A eleição presidencial em França terá lugar apenas daqui a um ano mas há já bastante tempo que, nos bastidores, se vão posicionando potenciais candidatos. Esta eleição é olhada com mais atenção do que o habitual, consequência dos bons resultados que a extrema-direita francesa, representada pela Frente Nacional, tem conseguido em sucessivas eleições, das europeias às regionais. Se é claro que a candidata deste campo ideológico será Marine Le Pen, à direita e à esquerda há menos certezas. À direita, o ex-presidente Nicolas Sarkozy enfrenta dificuldades em afirmar-se como o melhor candidato d’Os Republicanos. À esquerda, o actual presidente François Hollande seria o candidato natural do PSF a uma re-eleição, não sendo, no entanto, de descartar a possibilidade de um candidato saído de uma eleição primária de toda (ou quase, como veremos) a esquerda francesa.
Lançado em 10 de Janeiro de 2016 por um grupo de políticos e intelectuais, o apelo a uma eleição primária para a escolha de um candidato único de toda a esquerda e ecologistas foi fazendo o seu caminho. O próprio presidente Hollande, embora ainda não se tenha pronuncado sobre o tema, poderia, de acordo com alguns dos seus colaboradores, olhar para o apelo com bons olhos. A opinião dos eleitores de esquerda parece ser clara. De acordo com uma sondagem, 81% dos simpatizantes de esquerda afirmam ser desejável uma eleição primária, sendo que 74% afirma mesmo que tal método de escolha é fundamental para assegurar a passagem à segunda volta da eleição presidencial.
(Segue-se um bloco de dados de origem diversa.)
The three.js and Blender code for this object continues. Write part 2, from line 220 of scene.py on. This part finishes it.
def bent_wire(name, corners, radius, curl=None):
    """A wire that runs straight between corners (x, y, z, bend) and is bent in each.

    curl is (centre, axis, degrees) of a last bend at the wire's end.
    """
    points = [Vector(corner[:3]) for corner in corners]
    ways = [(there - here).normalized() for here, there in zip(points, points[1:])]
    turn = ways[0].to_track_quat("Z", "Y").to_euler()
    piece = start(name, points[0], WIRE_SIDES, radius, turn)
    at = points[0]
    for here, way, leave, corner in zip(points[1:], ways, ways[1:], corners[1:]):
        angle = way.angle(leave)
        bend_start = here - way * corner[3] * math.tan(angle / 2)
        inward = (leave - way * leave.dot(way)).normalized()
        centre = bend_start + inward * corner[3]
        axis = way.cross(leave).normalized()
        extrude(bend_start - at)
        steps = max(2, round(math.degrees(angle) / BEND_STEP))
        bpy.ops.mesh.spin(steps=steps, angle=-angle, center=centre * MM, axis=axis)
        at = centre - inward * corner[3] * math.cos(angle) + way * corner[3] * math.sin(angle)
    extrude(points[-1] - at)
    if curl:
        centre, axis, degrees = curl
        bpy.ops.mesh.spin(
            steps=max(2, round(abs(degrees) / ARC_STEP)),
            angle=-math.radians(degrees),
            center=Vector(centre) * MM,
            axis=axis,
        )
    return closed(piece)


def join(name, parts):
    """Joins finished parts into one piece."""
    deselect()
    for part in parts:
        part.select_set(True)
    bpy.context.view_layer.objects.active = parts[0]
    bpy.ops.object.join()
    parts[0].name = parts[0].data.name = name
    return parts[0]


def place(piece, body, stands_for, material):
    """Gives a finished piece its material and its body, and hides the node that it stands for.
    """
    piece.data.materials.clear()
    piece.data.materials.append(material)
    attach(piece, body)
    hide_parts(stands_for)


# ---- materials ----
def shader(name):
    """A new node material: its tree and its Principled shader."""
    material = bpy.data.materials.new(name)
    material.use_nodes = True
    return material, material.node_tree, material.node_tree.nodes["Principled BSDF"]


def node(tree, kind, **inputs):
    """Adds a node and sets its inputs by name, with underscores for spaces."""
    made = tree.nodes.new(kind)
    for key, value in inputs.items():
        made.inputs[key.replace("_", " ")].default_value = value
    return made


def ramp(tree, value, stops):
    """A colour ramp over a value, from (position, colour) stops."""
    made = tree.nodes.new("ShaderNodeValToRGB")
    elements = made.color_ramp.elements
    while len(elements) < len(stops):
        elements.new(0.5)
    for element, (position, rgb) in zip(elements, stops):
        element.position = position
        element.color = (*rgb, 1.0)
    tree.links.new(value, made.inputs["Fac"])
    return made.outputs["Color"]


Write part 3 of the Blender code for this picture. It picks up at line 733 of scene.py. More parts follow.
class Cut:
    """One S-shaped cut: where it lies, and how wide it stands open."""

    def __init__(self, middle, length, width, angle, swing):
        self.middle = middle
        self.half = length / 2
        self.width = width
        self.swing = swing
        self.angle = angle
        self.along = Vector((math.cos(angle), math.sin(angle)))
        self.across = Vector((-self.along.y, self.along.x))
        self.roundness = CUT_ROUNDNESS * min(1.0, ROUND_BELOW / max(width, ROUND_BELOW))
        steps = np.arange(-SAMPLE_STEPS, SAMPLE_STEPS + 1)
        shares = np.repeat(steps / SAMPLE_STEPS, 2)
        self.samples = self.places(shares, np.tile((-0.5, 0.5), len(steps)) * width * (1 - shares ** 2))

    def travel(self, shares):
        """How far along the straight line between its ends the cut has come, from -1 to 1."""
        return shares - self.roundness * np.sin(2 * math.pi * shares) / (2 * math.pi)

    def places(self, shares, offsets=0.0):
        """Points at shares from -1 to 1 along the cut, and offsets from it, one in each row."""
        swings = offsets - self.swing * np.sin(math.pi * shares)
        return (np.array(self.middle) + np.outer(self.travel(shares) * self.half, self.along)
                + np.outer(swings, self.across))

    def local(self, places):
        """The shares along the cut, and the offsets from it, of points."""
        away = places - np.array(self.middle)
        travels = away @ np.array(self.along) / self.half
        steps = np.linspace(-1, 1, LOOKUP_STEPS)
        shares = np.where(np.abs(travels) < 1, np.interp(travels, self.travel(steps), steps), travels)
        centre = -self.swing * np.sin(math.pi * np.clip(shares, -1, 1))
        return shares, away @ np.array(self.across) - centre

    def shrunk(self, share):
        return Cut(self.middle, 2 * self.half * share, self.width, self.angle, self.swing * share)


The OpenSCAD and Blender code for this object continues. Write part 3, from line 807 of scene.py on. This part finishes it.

Nessa mesma sondagem, 74% dos inquiridos mostra-se favorável à presença do actual presidente como candidato na eleição primária.
Se estes resultados são bastante elucidativos acerca da vontade dos potenciais votantes, nem todos parecem concordar com este método. Apenas um dia após a publicação da referida sondagem, Jean-Luc Mélenchon, co-presidente do Partido de Esquerda e um opositor das eleições primárias, anunciou a sua candidatura presidencial, mesmo sabendo que o Partido Comunista Francês, seu parceiro na Frente de Esquerda, está empenhado na procura de um candidato único. Mélenchon é um repetente, tendo nas eleições presidenciais de 2012 conseguido uns honrosos 11,1%, pelo que o anúncio da sua candidatura, com tanta antecedência, parece ter como objectivo marcar posição e boicotar o processo de primárias ainda antes do seu início.
A realidade actual é, no entanto, bem diferente da de há quatro anos. O modo como Hollande lidou com uma crise financeira à escala europeia e nacional, o envolvimento em conflitos militares no estrangeiro, a crise dos refugiados e os atrozes ataques terroristas em solo francês, vieram desgastar a esquerda e dar força a uma extrema-direita que, muitas vezes, se tentou combater adoptando o seu discurso e propostas. A estratégia de Hollande parece resumir-se a tentar passar à segunda volta e, então, tendo Marine Le Pen pela frente, apelar a uma frente Republicana que lhe possa dar a vitória. Mas, mais do que 2012, as próximas eleições presidenciais francesas podem parecer-se com as de 2002, quando Jean-Marie Le Pen enfrentou Jacques Chirac na segunda volta. A eleição primária para escolha de um candidato único de esquerda – com ou sem Mélenchon – pode ser o único meio de evitar este cenário e de evitar a autofagia da esquerda francesa.